L’Italia è tra i pochi paesi europei che fanno del congedo di maternità un “diritto-prigione”. Cinque mesi di protezione totale e assoluta, quasi di isolamento, rispetto ai quali la donna non ha nessuna libertà di scelta. Per questo, quando il think-tank Volta, diretto da Giuliano Da Empoli, ha chiesto a me e al demografo Alessandro Rosina di ipotizzare delle proposte nuove, in un paper pubblicato quest’oggi, per far ripartire la natalità in Italia, ho subito iniziato a ragionare sul congedo di maternità.
La legge che ne definisce i termini è del 1971. Da allora la realtà lavorative è cambiata un bel po’ – per esempio la grande maggioranza delle persone ricade nella definizione di “knowledge worker”: lavoratore della conoscenza – ma la legge è tra quelle apparentemente “intoccabili”.
Guardando al resto dell’Europa, salta all’occhio che i paesi più evoluti sulla parità del genere (sì, il solito Nord Europa, ma per esempio anche il Regno Unito) definiscono congedo “di maternità” le settimane immediatamente prima e dopo la nascita del bambino. E quello è l’unico periodo, in media tra le 6 e le 10 settimane, che mantengono rigido: obbligatorio in modo predefinito.
Le settimane successive, anche se come tipo di diritto e di retribuzione coincidono ancora con il nostro congedo “di maternità”, vengono però chiamate “congedo parentale”. Non è un dettaglio: non tanto perché questo ne fa in automatico un diritto anche dei padri, ma anche perché indicano la protezione di un periodo “di cura” che non necessariamente si colloca sempre e completamente a ridosso della nascita del bambino.

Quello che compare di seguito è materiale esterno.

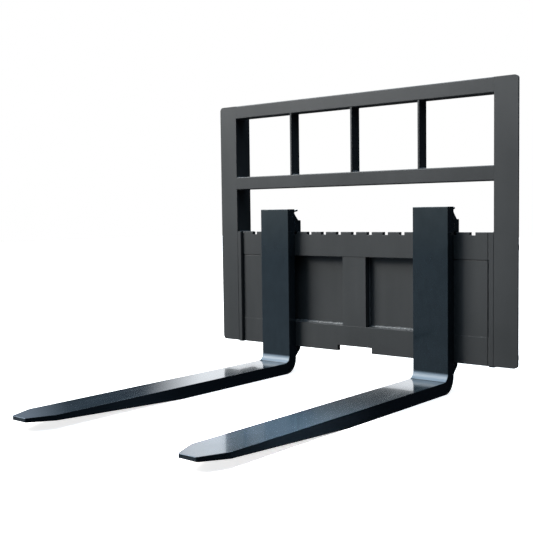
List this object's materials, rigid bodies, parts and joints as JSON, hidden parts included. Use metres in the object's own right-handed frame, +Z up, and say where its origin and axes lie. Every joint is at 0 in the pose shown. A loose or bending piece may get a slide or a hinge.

E così il congedo diventa “flessibile”: il genitore può prenderlo tutto insieme oppure a settimane alterne, o con un part time orizzontale o verticale. Come è più comodo e necessario per la famiglia, previo un accordo col datore di lavoro.
E qui casca l’asino italiano. Perché in Italia qualsiasi aumento della libertà di scelta sembra fare spazio all’abuso: al “ricatto” che il datore di lavoro certamente farà, costringendo la madre lavoratrice a rientrare prima al lavoro. Questo è il tipo di obiezione che ho raccolto nelle interviste fatte per il paper: quasi tutti mi hanno detto “attenta! Se tocchi questo diritto apri la strada agli abusi!” Ma abusi ce ne sono già: ogni giorno. Dimissioni in bianco, avvocati che accompagnano le madri a dare le dimissioni il giorno del primo compleanno del loro figlio (perchè prima, per legge, “non si può”), donne che subiscono violenze psicologiche ripetute per il solo fatto di essere diventate madri oppure, anche senza nessuna violenza, carriere semplicemente interrotte o mai iniziate a causa (o nell’ipotesi) di una nascita.
Se il diritto resta un diritto pieno a 20 settimane; se la donna viene considerata in grado di sapere che cosa è meglio per sé e per la sua famiglia; se le aziende sono considerate rispettose della legge; se la legge viene fatta osservare e chi la infrange viene sanzionato (e l’onere della prova non ricade più così pesantemente sulla donna)… allora rischi e ricatti non devono fermarci dal far evolvere le norme perché si adeguino alla realtà.
Poi dobbiamo “renderle possibili”, certo: con i servizi, con la condivisione, con le risorse economiche, con la vigilanza costante e la capacità di sanzionare gli abusi.
Ma l’Italia non può più permettersi di giocare solo e soltanto, e sempre, in difesa.